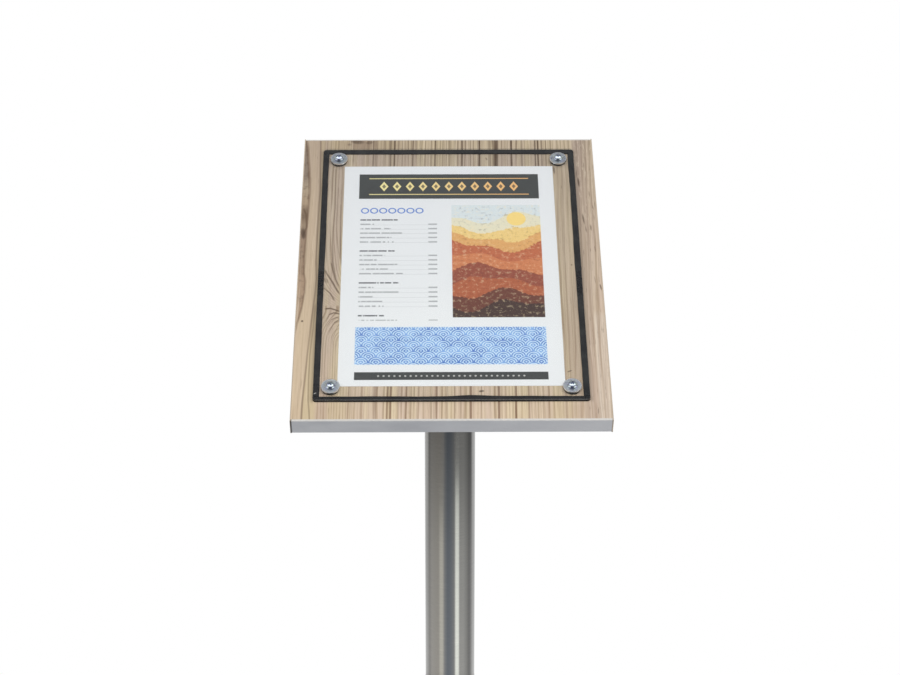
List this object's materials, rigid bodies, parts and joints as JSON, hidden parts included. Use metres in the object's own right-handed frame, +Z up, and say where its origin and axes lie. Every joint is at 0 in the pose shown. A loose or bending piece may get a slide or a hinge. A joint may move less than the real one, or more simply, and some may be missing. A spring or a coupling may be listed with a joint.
{
  "type": "information display stand",
  "caption": "Free-standing information stand: tilted wood-decor board on a round steel post, with an A4 sheet under a clear screwed cover.",
  "frame": {"origin": "on the floor, on the axis of the post, at the bottom centre of the base", "axes": "+Z up, -Y towards the person who reads the board, +X to that person's right"},
  "size_m": [0.3999, 0.4, 1.195],
  "materials": {
    "stainless": "brushed along the post",
    "zinc_steel": "bright zinc plating",
    "black_rubber": "matte",
    "wood_decor": "weathered pine decor, satin laminate",
    "backing_laminate": "matte",
    "chipboard": "raw",
    "wood_edging": "matte, wood-coloured to match the decor",
    "grey_edging": "matte light grey",
    "insert_brass": "turned",
    "printed_sheet": null,
    "clear_acrylic": "clear, glossy"
  },
  "bodies": {
    "stand": {"base_plate": "stainless", "base_pads": "black_rubber", "post_bolt": "zinc_steel", "foot_plug": "zinc_steel", "post_tube": "stainless", "head_plate": "stainless", "head_weld": "stainless", "board_screws": "zinc_steel", "panel_core": "chipboard", "face_laminate": "wood_decor", "back_laminate": "backing_laminate", "edge_band_front": "grey_edging", "edge_band_back": "grey_edging", "edge_band_left": "wood_edging", "edge_band_right": "wood_edging", "threaded_inserts": "insert_brass", "menu_sheet": "printed_sheet", "seal_top": "black_rubber", "seal_bottom": "black_rubber", "seal_left": "black_rubber", "seal_right": "black_rubber"},
    "cover": {"clear_cover": "clear_acrylic", "spacer_washers": "black_rubber", "cover_washers": "zinc_steel"},
    "screw_top_left": {"cover_screw_top_left": "zinc_steel"},
    "screw_top_right": {"cover_screw_top_right": "zinc_steel"},
    "screw_bottom_left": {"cover_screw_bottom_left": "zinc_steel"},
    "screw_bottom_right": {"cover_screw_bottom_right": "zinc_steel"}
  },
  "joints": [
    {"name": "cover_lift", "type": "slide", "parent": "stand", "child": "cover", "axis": [0, -0.5, 0.866], "range_m": [0, 0.06]},
    {"name": "screw_top_left_turn", "type": "hinge", "parent": "cover", "child": "screw_top_left", "pos_m": [-0.111, 0.13343, 1.18189], "axis": [0, -0.5, 0.866], "continuous": true},
    {"name": "screw_top_right_turn", "type": "hinge", "parent": "cover", "child": "screw_top_right", "pos_m": [0.111, 0.13343, 1.18189], "axis": [0, -0.5, 0.866], "continuous": true},
    {"name": "screw_bottom_left_turn", "type": "hinge", "parent": "cover", "child": "screw_bottom_left", "pos_m": [-0.111, -0.1333, 1.02789], "axis": [0, -0.5, 0.866], "continuous": true},
    {"name": "screw_bottom_right_turn", "type": "hinge", "parent": "cover", "child": "screw_bottom_right", "pos_m": [0.111, -0.1333, 1.02789], "axis": [0, -0.5, 0.866], "continuous": true}
  ]
}
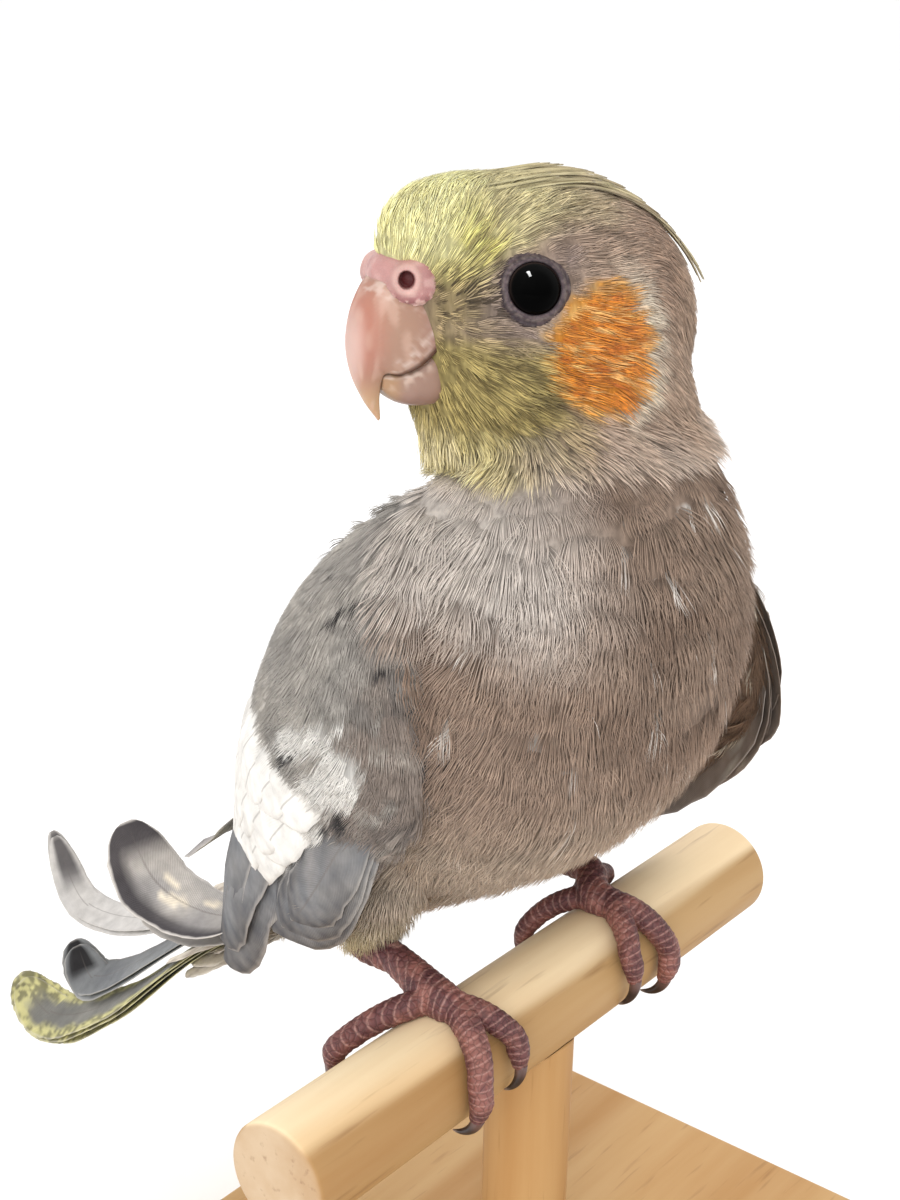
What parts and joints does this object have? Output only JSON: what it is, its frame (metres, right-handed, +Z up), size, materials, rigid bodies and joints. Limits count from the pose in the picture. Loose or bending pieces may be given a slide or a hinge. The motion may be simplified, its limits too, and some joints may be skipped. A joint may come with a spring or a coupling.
{
  "type": "cockatiel display model on a wooden perch",
  "caption": "Young cockatiel gripping a wooden T perch, head turned over its right shoulder, wings loosely folded and tail feathers curled up at the tips.",
  "frame": {"origin": "centre of the stand base's underside", "axes": "+Z up, X along the perch's dowel with +X on the bird's left, and the bird's breast towards -Y"},
  "size_m": [0.108, 0.1698, 0.1771],
  "materials": {
    "head_plumage": "soft short feathers, yellow face with an orange cheek patch",
    "breast_plumage": "soft hair-like feathers, warm grey",
    "wing_plumage": "smooth overlapping feathers, grey with a white bar",
    "tail_plumage": "smooth long feathers, grey, yellow-barred below",
    "bill_horn": "satin horn, pale pink",
    "cere_skin": "bare soft skin, pink",
    "eye": "wet gloss, near black",
    "foot_skin": "finely scaled skin, mauve pink",
    "claw_horn": "satin horn, dark with pale tips",
    "pine": "sanded pale pine"
  },
  "bodies": {
    "root": {"head": "head_plumage", "neck": "breast_plumage", "torso": "breast_plumage", "tail": "tail_plumage", "wing_left": "wing_plumage", "wing_right": "wing_plumage", "thigh_left": "breast_plumage", "thigh_right": "breast_plumage", "foot_left": "foot_skin", "foot_right": "foot_skin", "claw_left_outer_front": "claw_horn", "claw_left_inner_front": "claw_horn", "claw_left_outer_back": "claw_horn", "claw_left_inner_back": "claw_horn", "claw_right_outer_front": "claw_horn", "claw_right_inner_front": "claw_horn", "claw_right_outer_back": "claw_horn", "claw_right_inner_back": "claw_horn", "eye_left": "eye", "eye_right": "eye", "bill_upper": "bill_horn", "bill_lower": "bill_horn", "cere": "cere_skin", "perch": "pine", "stand_post": "pine", "stand_base": "pine"}
  },
  "joints": []
}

_DO THIS_.
Without omitting anything, output the entries exactly.

_RESULT BELOW_.
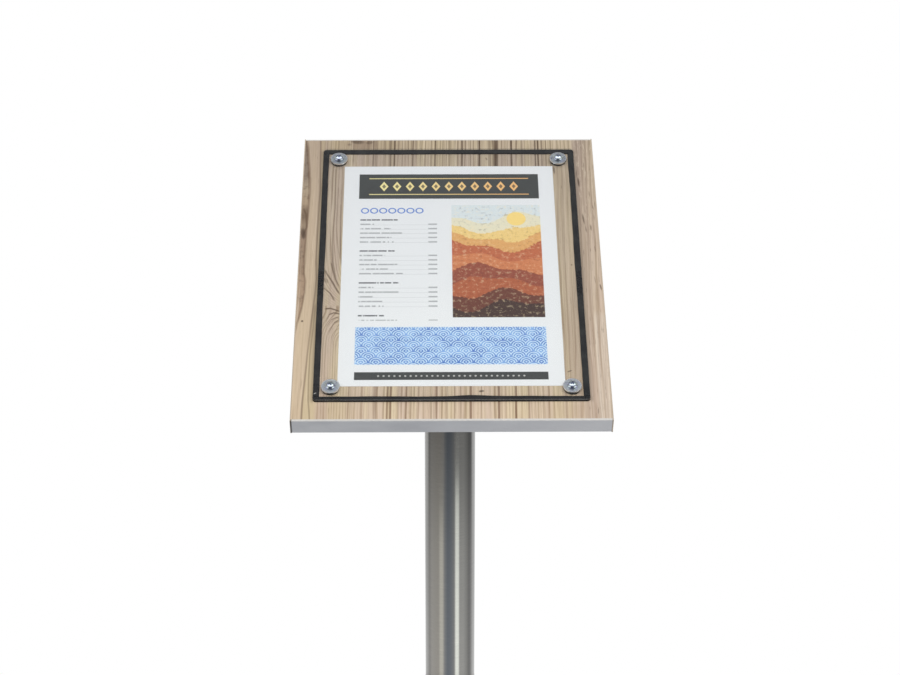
List this object's materials, rigid bodies, parts and joints as JSON, hidden parts included. Use metres in the object's own right-handed frame, +Z up, and say where its origin and axes lie. Every joint is at 0 in the pose shown. A loose or bending piece may get a slide or a hinge. A joint may move less than the real one, or more simply, and some may be missing. A spring or a coupling may be listed with a joint.
{
  "type": "information display stand",
  "caption": "Free-standing information stand: tilted wood-decor board on a round steel post, with an A4 sheet under a clear screwed cover.",
  "frame": {"origin": "on the floor, on the axis of the post, at the bottom centre of the base", "axes": "+Z up, -Y towards the person who reads the board, +X to that person's right"},
  "size_m": [0.3999, 0.4, 1.195],
  "materials": {
    "stainless": "brushed along the post",
    "zinc_steel": "bright zinc plating",
    "black_rubber": "matte",
    "wood_decor": "weathered pine decor, satin laminate",
    "backing_laminate": "matte",
    "chipboard": "raw",
    "wood_edging": "matte, wood-coloured to match the decor",
    "grey_edging": "matte light grey",
    "insert_brass": "turned",
    "printed_sheet": null,
    "clear_acrylic": "clear, glossy"
  },
  "bodies": {
    "stand": {"base_plate": "stainless", "base_pads": "black_rubber", "post_bolt": "zinc_steel", "foot_plug": "zinc_steel", "post_tube": "stainless", "head_plate": "stainless", "head_weld": "stainless", "board_screws": "zinc_steel", "panel_core": "chipboard", "face_laminate": "wood_decor", "back_laminate": "backing_laminate", "edge_band_front": "grey_edging", "edge_band_back": "grey_edging", "edge_band_left": "wood_edging", "edge_band_right": "wood_edging", "threaded_inserts": "insert_brass", "menu_sheet": "printed_sheet", "seal_top": "black_rubber", "seal_bottom": "black_rubber", "seal_left": "black_rubber", "seal_right": "black_rubber"},
    "cover": {"clear_cover": "clear_acrylic", "spacer_washers": "black_rubber", "cover_washers": "zinc_steel"},
    "screw_top_left": {"cover_screw_top_left": "zinc_steel"},
    "screw_top_right": {"cover_screw_top_right": "zinc_steel"},
    "screw_bottom_left": {"cover_screw_bottom_left": "zinc_steel"},
    "screw_bottom_right": {"cover_screw_bottom_right": "zinc_steel"}
  },
  "joints": [
    {"name": "cover_lift", "type": "slide", "parent": "stand", "child": "cover", "axis": [0, -0.5, 0.866], "range_m": [0, 0.06]},
    {"name": "screw_top_left_turn", "type": "hinge", "parent": "cover", "child": "screw_top_left", "pos_m": [-0.111, 0.13343, 1.18189], "axis": [0, -0.5, 0.866], "continuous": true},
    {"name": "screw_top_right_turn", "type": "hinge", "parent": "cover", "child": "screw_top_right", "pos_m": [0.111, 0.13343, 1.18189], "axis": [0, -0.5, 0.866], "continuous": true},
    {"name": "screw_bottom_left_turn", "type": "hinge", "parent": "cover", "child": "screw_bottom_left", "pos_m": [-0.111, -0.1333, 1.02789], "axis": [0, -0.5, 0.866], "continuous": true},
    {"name": "screw_bottom_right_turn", "type": "hinge", "parent": "cover", "child": "screw_bottom_right", "pos_m": [0.111, -0.1333, 1.02789], "axis": [0, -0.5, 0.866], "continuous": true}
  ]
}
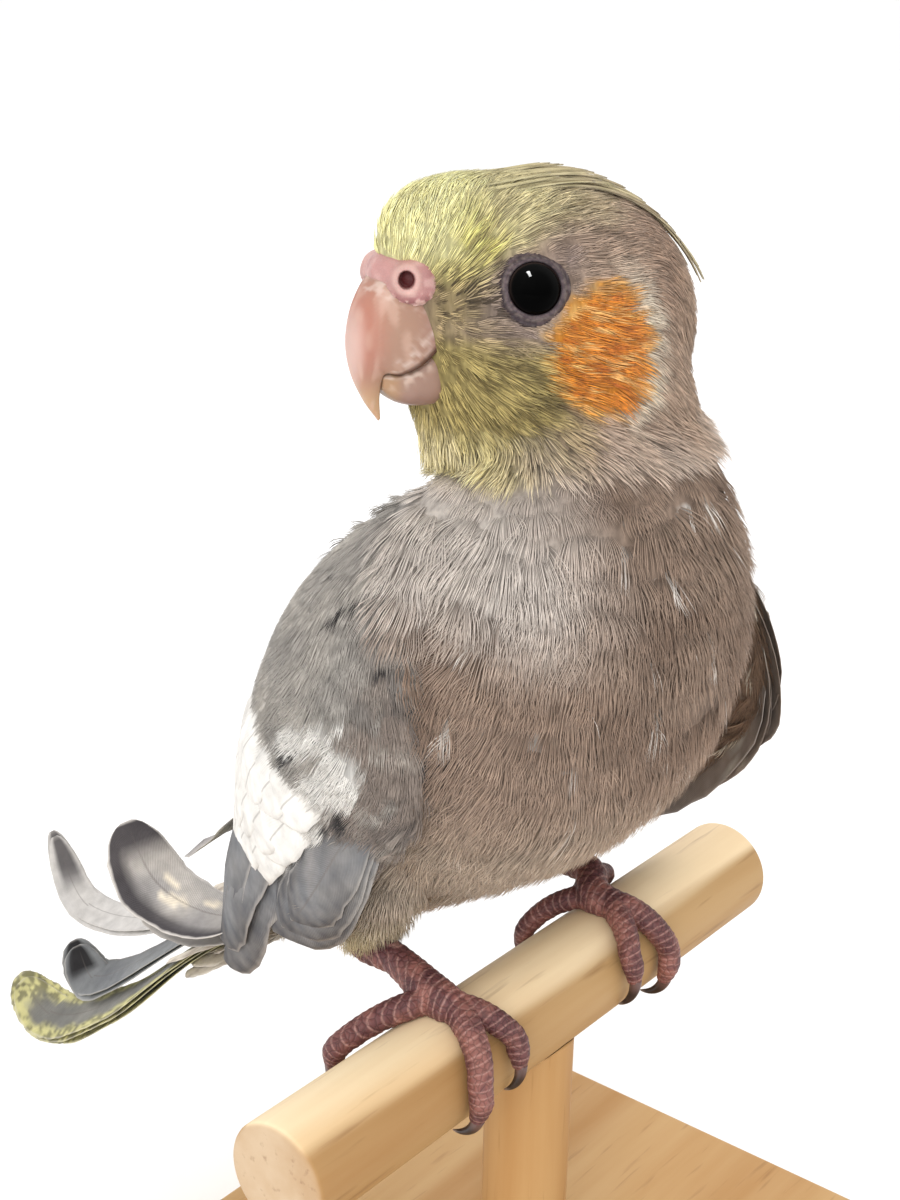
What parts and joints does this object have? Output only JSON: what it is, its frame (metres, right-handed, +Z up), size, materials, rigid bodies and joints. Limits count from the pose in the picture. Loose or bending pieces may be given a slide or a hinge. The motion may be simplified, its limits too, and some joints may be skipped. A joint may come with a spring or a coupling.
{
  "type": "cockatiel display model on a wooden perch",
  "caption": "Young cockatiel gripping a wooden T perch, head turned over its right shoulder, wings loosely folded and tail feathers curled up at the tips.",
  "frame": {"origin": "centre of the stand base's underside", "axes": "+Z up, X along the perch's dowel with +X on the bird's left, and the bird's breast towards -Y"},
  "size_m": [0.108, 0.1698, 0.1771],
  "materials": {
    "head_plumage": "soft short feathers, yellow face with an orange cheek patch",
    "breast_plumage": "soft hair-like feathers, warm grey",
    "wing_plumage": "smooth overlapping feathers, grey with a white bar",
    "tail_plumage": "smooth long feathers, grey, yellow-barred below",
    "bill_horn": "satin horn, pale pink",
    "cere_skin": "bare soft skin, pink",
    "eye": "wet gloss, near black",
    "foot_skin": "finely scaled skin, mauve pink",
    "claw_horn": "satin horn, dark with pale tips",
    "pine": "sanded pale pine"
  },
  "bodies": {
    "root": {"head": "head_plumage", "neck": "breast_plumage", "torso": "breast_plumage", "tail": "tail_plumage", "wing_left": "wing_plumage", "wing_right": "wing_plumage", "thigh_left": "breast_plumage", "thigh_right": "breast_plumage", "foot_left": "foot_skin", "foot_right": "foot_skin", "claw_left_outer_front": "claw_horn", "claw_left_inner_front": "claw_horn", "claw_left_outer_back": "claw_horn", "claw_left_inner_back": "claw_horn", "claw_right_outer_front": "claw_horn", "claw_right_inner_front": "claw_horn", "claw_right_outer_back": "claw_horn", "claw_right_inner_back": "claw_horn", "eye_left": "eye", "eye_right": "eye", "bill_upper": "bill_horn", "bill_lower": "bill_horn", "cere": "cere_skin", "perch": "pine", "stand_post": "pine", "stand_base": "pine"}
  },
  "joints": []
}